私がここで主に語ってきたことは、MADやマッシュアップがオリジナルに「損害をもたらさない」範囲で認められるべきだ、ということであった。決して、オリジナルに直接的な利益を生み出すから、認められるべきだ、という主張ではない。そうした利益がなくとも、社会が創作を得るために、必要だ、と。ただ、実際に、MADやマッシュアップがオリジナルに「利益をもたらす」、という主張もある。もちろん、そうした効果が本当にあるのかどうかは、肯定するにせよ否定するにせよ、現段階では推測の域を出るものではないが、そうした効果があるのであれば、望ましいことだと思う。ただ、それは決して目的としてではなく、MADやマッシュアップの創作に随伴して起こるものとして、であるが。

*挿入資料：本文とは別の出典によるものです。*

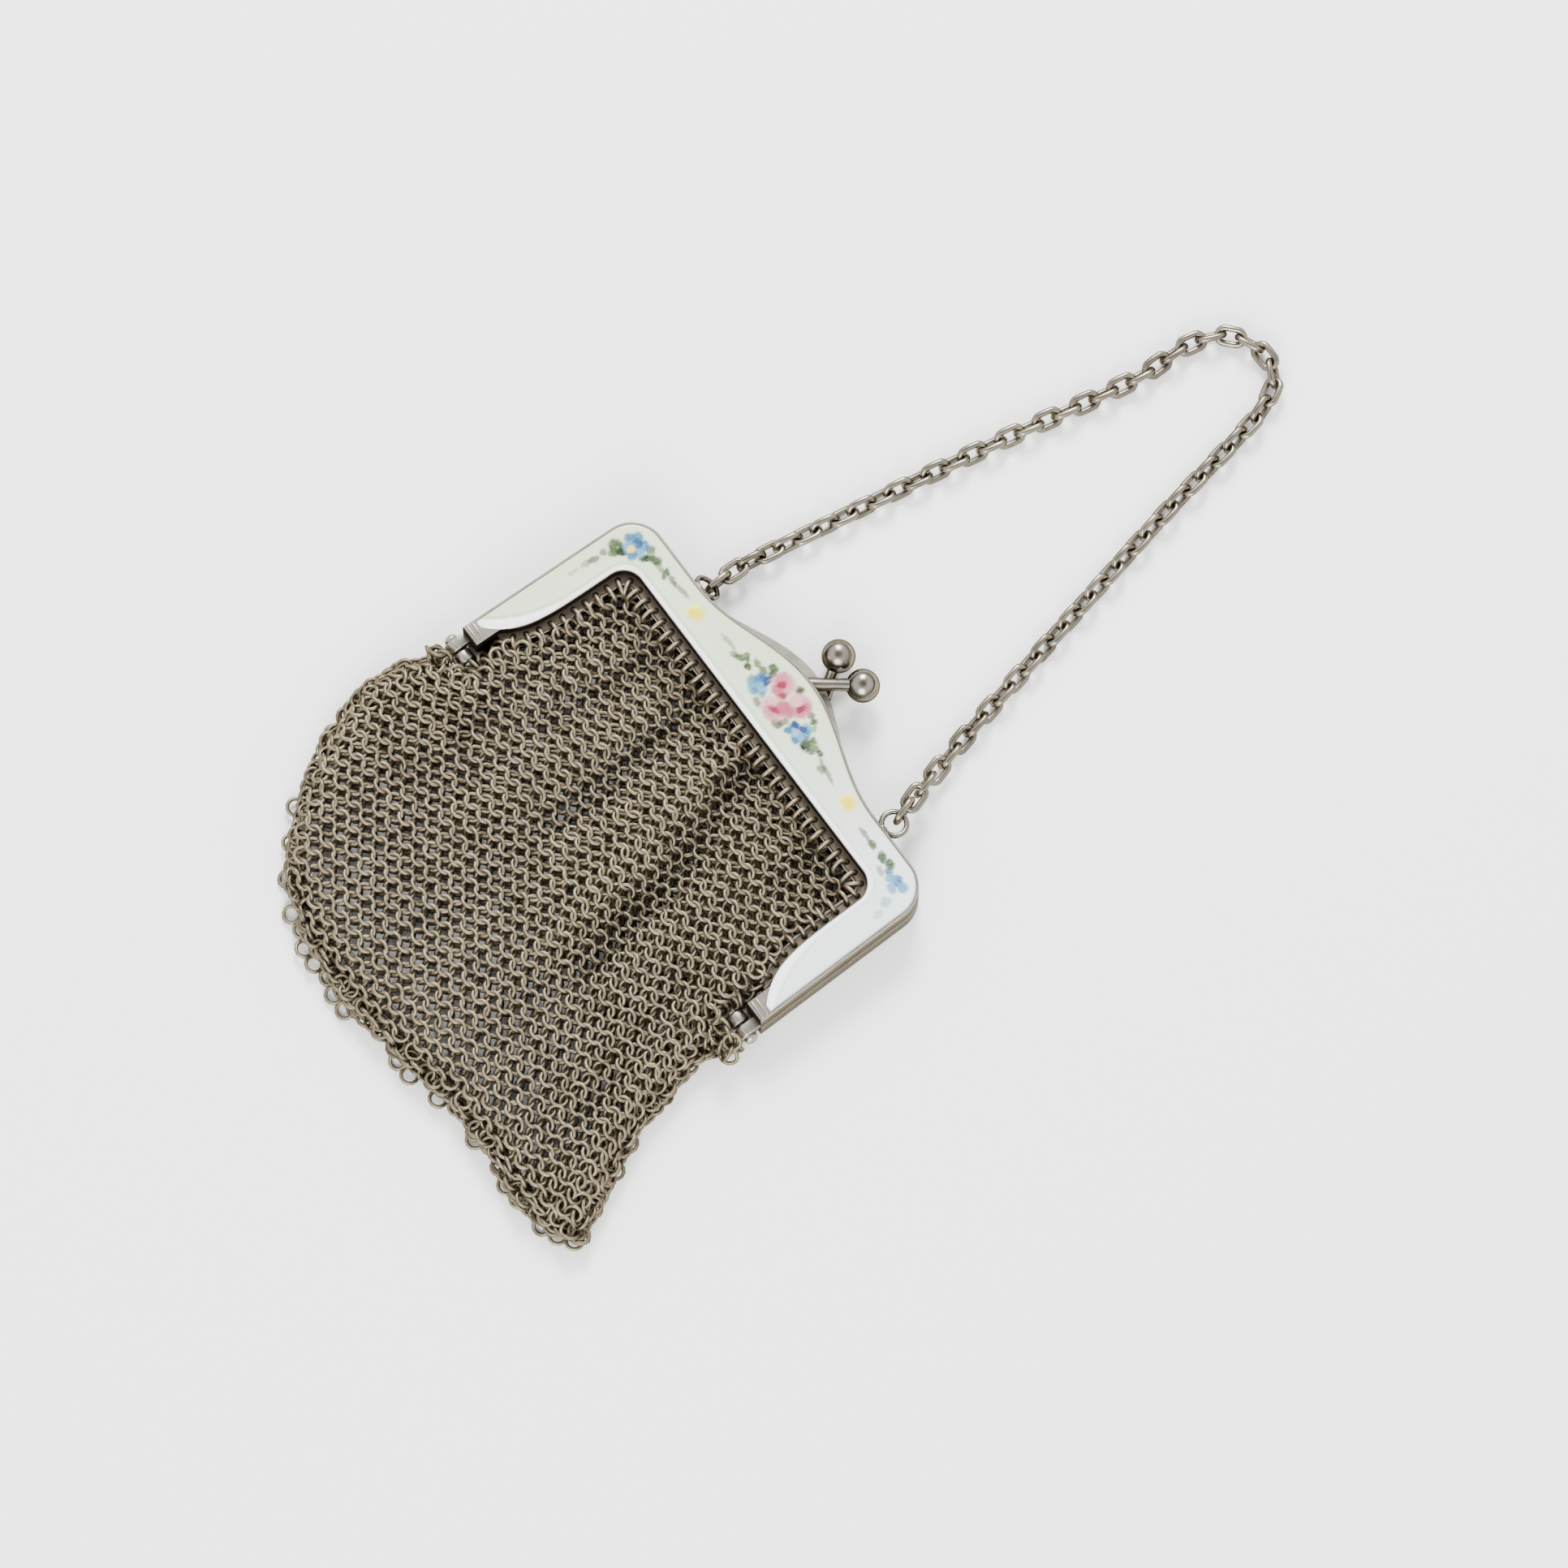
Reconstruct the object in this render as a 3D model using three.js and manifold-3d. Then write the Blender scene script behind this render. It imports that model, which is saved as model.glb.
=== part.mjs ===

*1:角川だって現状では使ってもいいですよ、という事前承認のスタンスというよりは、これくらいの利用であれば許諾してもいいですよ、という事後承諾のスタンスをとっているようにも思えるし。スターウォーズなんかは権利者が素材を提供し、事前に利用を許諾しているけど。まぁ、それもサイト内での利用に限定されているけどね。

*2:何度も言うように、こうした話を単純化するつもりはない。実際にそうした効果があるのだとしても、限定的、偶発的な状況において起こりうるものであり、過度に一般化することはできないし、それを持って行為を正当化することも難しいと考える。

*3:もちろん、そうと認められないものもあるだろうが。

*4:創作といっても、単純に『クリエイティブ』と感じられるようなものばかりではない。たとえば、ニュース番組や新聞などの報道のアウトプットも含まれている。もちろん、「事実」は著作権で保護されてはいないが、そのアウトプット、つまり「表現」は著作権によって保護されている。

*5:ともすればインセンティブとなり

*6:少なくとも、経済的なインセンティブが人々を動かすにはあまりにも強力であることを考えると。

*7:もちろん、ここにも権利者による明示的な許諾を得られるかどうかという障壁が存在しているが、それはここでは言及しない。

*8:ただ、経済的なインセンティブがそうした問題を大規模に引き起こすのに十分なほどに強力であると考えられるということ。

*9:余談ではあるが、個人的な印象としては、現状では、デッドコピーを含めても、権利者サイドが主張するほどには損害は生じてはいないと考えているが(もちろん、だからといってそういった行為を正当化するつもりもない、私はそうした行為そのものは否定している。)、将来的な問題には大きな問題を抱えていると感じている。

*10:もちろん、理想的には。

*11:氏名を表示すればいいという問題ではない氏名を表示するな、という人も存在するだろう。

*12:こうした権利に制限がなければ、いかなる利用/使用であっても、著作者本人によるコントロールが可能となるほどに強力なものとなりかねない。